For reasons mentioned before, Father and Sons is far from matching the dissection of human emotions Wang achieved in his previous  features, and, in the end, the Cai family and its dynamics remain as impenetrable as the silence of the man with no name from Wang’s homonymous 2009 video installation. One proof is that most of the fundamental biographic and contextual information that the Chinese filmmaker usually manages to "deliver" through real-life dialogues and situations had to be squeezed into a title card before the final credits: Cai's being a migrant worker, his reunion with Yongjin and Yonggao in 2010 after years of absence, and so on...
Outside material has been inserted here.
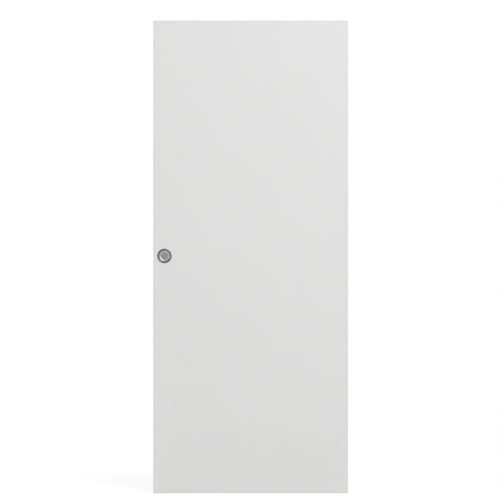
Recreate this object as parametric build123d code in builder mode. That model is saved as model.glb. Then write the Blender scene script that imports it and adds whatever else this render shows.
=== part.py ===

As this time the material conditions of production curbed the creator's ambitions, the hope is that some day Wang will have the chance and the financial resources to come back to this project, resume the shooting and turn actuality footage collected at his own risk into the full story of a hardworking father and his two teenage sons. For now, Father and Sons functions only (but it is certainly no small accomplishment) as a raw filmic document of the miserable living conditions the title-characters have to face, scraping out an existence in the outskirts of Fuming.

1. Full interview here: http://www.lafuriaumana.it/index.php/48-archive/lfu-20/186-michael-guarneri-i-am-just-a-simple-individual-who-films-what-he-loves-to-film-interview-with-wang-bing.

2. Wang Bing, Alors, la Chine. Entretien avec Emmanuel Burdeau & Eugenio Renzi, Paris: Les Praires Ordinaires, 2014, p. 33. My translation.